[start DATA BLOCK]

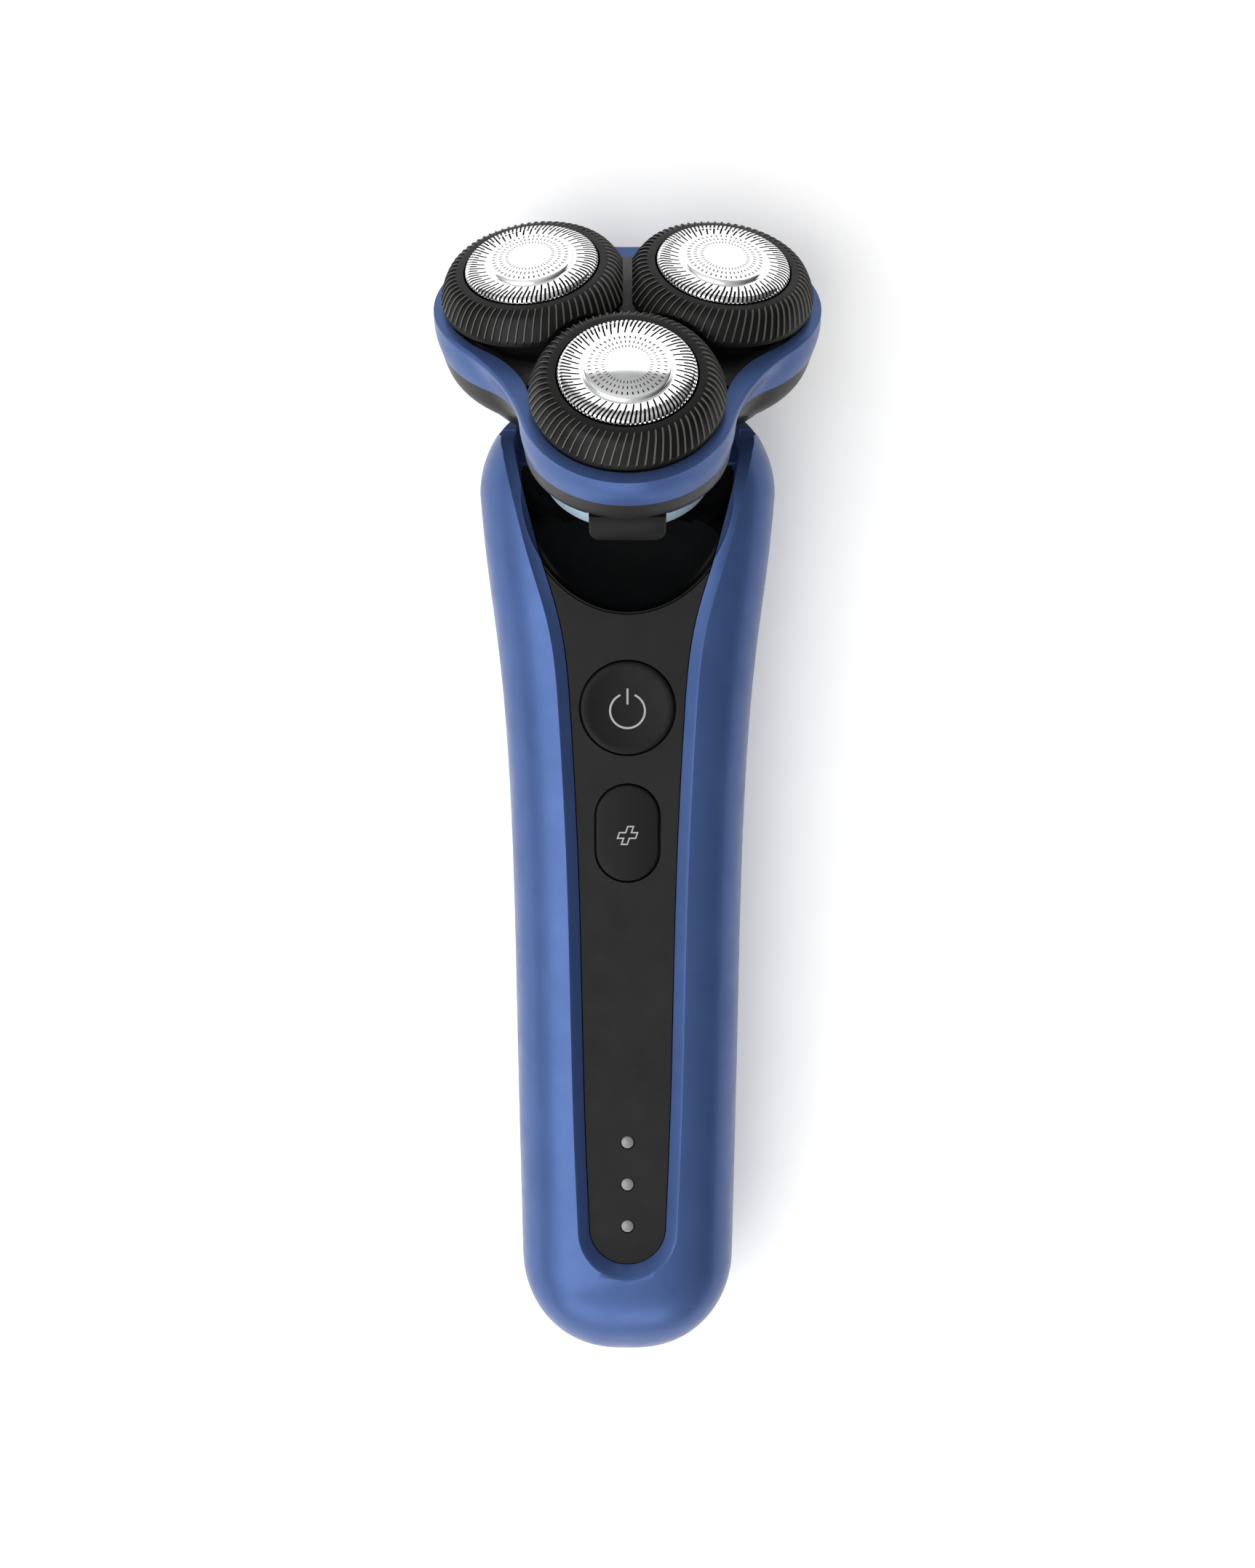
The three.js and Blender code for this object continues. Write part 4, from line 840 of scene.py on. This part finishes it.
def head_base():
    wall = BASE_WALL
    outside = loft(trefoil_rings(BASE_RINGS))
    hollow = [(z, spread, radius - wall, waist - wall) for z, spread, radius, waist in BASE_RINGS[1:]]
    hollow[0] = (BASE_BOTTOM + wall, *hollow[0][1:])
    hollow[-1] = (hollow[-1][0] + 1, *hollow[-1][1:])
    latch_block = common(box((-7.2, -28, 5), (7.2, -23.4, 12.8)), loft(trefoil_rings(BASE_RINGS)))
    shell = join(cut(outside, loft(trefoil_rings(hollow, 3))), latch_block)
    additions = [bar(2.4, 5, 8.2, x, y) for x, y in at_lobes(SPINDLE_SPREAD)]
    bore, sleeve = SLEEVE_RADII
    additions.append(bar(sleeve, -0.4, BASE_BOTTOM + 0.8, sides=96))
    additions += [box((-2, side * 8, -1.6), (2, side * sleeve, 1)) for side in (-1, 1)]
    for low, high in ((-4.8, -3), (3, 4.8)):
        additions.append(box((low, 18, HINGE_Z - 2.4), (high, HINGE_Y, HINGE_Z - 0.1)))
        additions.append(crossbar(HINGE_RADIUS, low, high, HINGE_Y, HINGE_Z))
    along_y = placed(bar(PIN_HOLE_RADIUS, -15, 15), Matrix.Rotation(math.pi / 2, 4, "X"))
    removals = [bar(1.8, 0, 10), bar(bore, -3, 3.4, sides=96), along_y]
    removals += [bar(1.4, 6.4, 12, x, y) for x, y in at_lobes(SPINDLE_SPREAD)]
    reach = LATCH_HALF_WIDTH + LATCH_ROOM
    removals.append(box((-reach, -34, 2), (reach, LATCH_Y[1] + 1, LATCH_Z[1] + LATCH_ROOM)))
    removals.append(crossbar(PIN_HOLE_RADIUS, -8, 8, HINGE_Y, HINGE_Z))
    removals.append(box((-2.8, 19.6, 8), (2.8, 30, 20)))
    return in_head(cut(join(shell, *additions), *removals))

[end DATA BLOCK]

PROBLEM DESCRIPTION:
Extract, word for word, each line of the listing above.

RESULT OF THE EXERCISE:
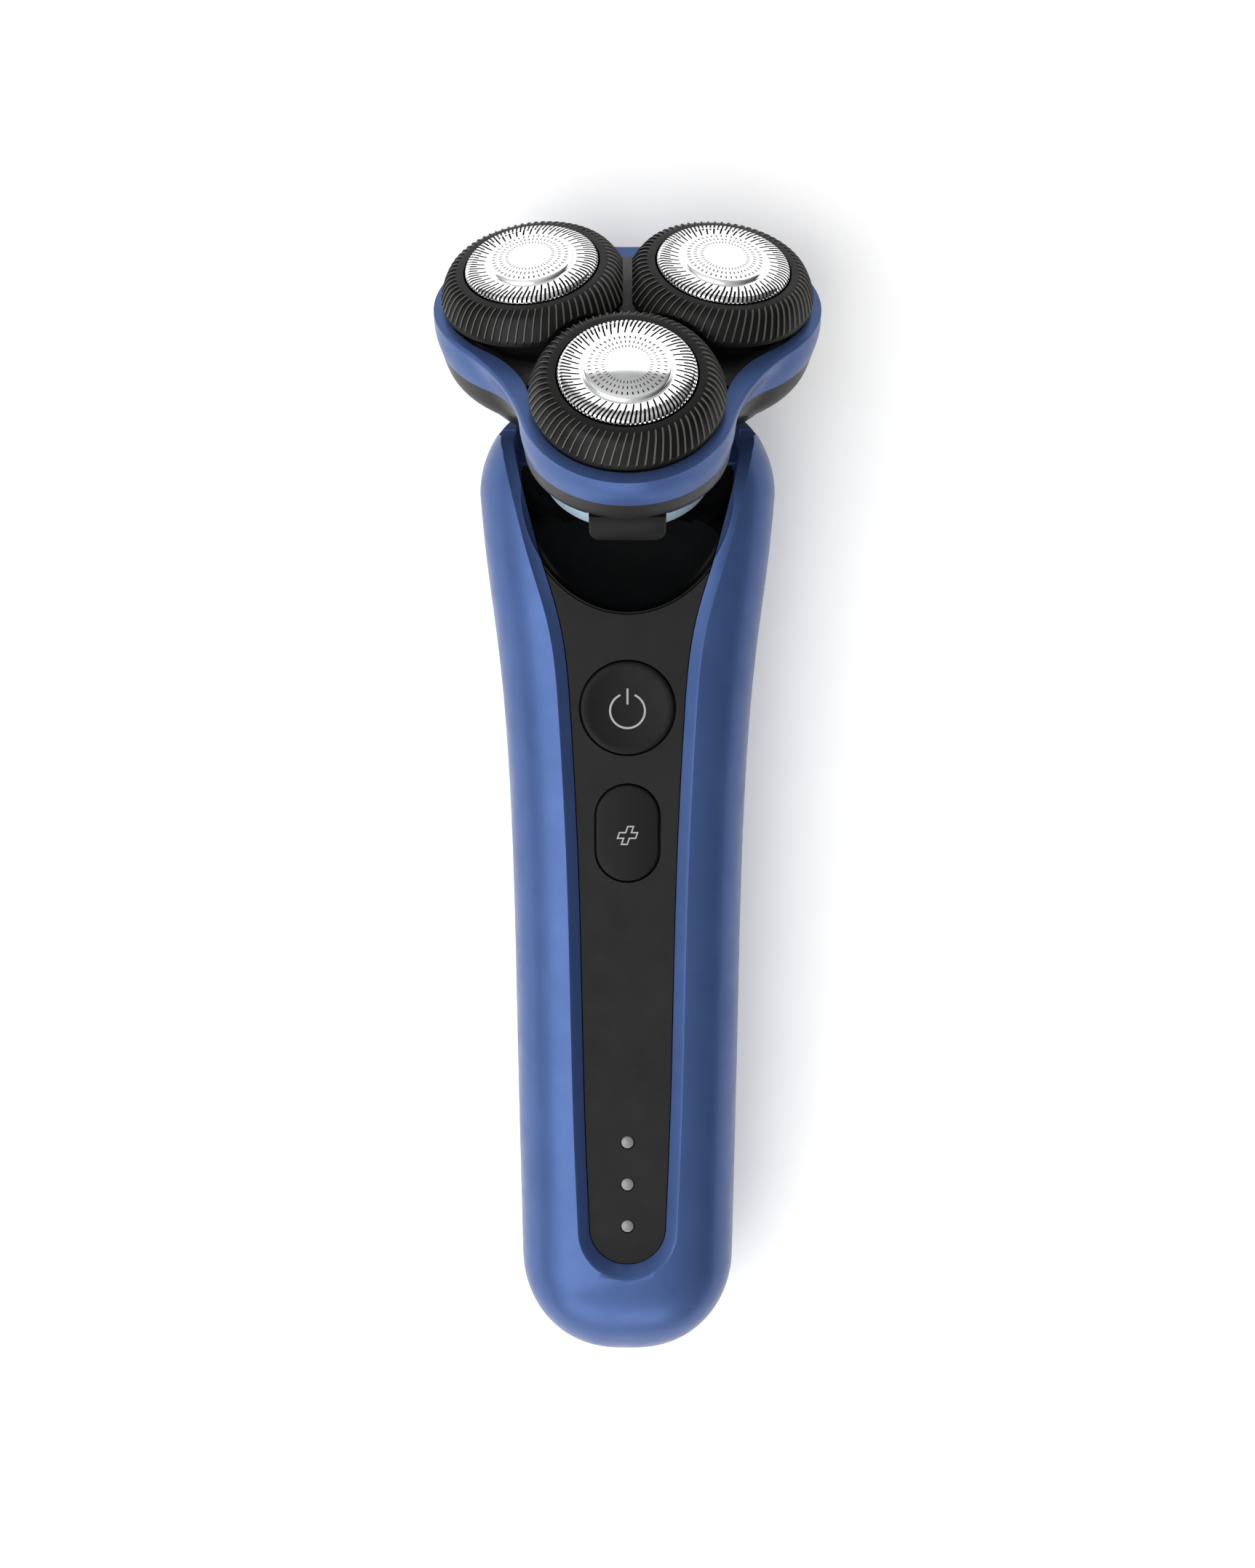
The three.js and Blender code for this object continues. Write part 4, from line 840 of scene.py on. This part finishes it.
def head_base():
    wall = BASE_WALL
    outside = loft(trefoil_rings(BASE_RINGS))
    hollow = [(z, spread, radius - wall, waist - wall) for z, spread, radius, waist in BASE_RINGS[1:]]
    hollow[0] = (BASE_BOTTOM + wall, *hollow[0][1:])
    hollow[-1] = (hollow[-1][0] + 1, *hollow[-1][1:])
    latch_block = common(box((-7.2, -28, 5), (7.2, -23.4, 12.8)), loft(trefoil_rings(BASE_RINGS)))
    shell = join(cut(outside, loft(trefoil_rings(hollow, 3))), latch_block)
    additions = [bar(2.4, 5, 8.2, x, y) for x, y in at_lobes(SPINDLE_SPREAD)]
    bore, sleeve = SLEEVE_RADII
    additions.append(bar(sleeve, -0.4, BASE_BOTTOM + 0.8, sides=96))
    additions += [box((-2, side * 8, -1.6), (2, side * sleeve, 1)) for side in (-1, 1)]
    for low, high in ((-4.8, -3), (3, 4.8)):
        additions.append(box((low, 18, HINGE_Z - 2.4), (high, HINGE_Y, HINGE_Z - 0.1)))
        additions.append(crossbar(HINGE_RADIUS, low, high, HINGE_Y, HINGE_Z))
    along_y = placed(bar(PIN_HOLE_RADIUS, -15, 15), Matrix.Rotation(math.pi / 2, 4, "X"))
    removals = [bar(1.8, 0, 10), bar(bore, -3, 3.4, sides=96), along_y]
    removals += [bar(1.4, 6.4, 12, x, y) for x, y in at_lobes(SPINDLE_SPREAD)]
    reach = LATCH_HALF_WIDTH + LATCH_ROOM
    removals.append(box((-reach, -34, 2), (reach, LATCH_Y[1] + 1, LATCH_Z[1] + LATCH_ROOM)))
    removals.append(crossbar(PIN_HOLE_RADIUS, -8, 8, HINGE_Y, HINGE_Z))
    removals.append(box((-2.8, 19.6, 8), (2.8, 30, 20)))
    return in_head(cut(join(shell, *additions), *removals))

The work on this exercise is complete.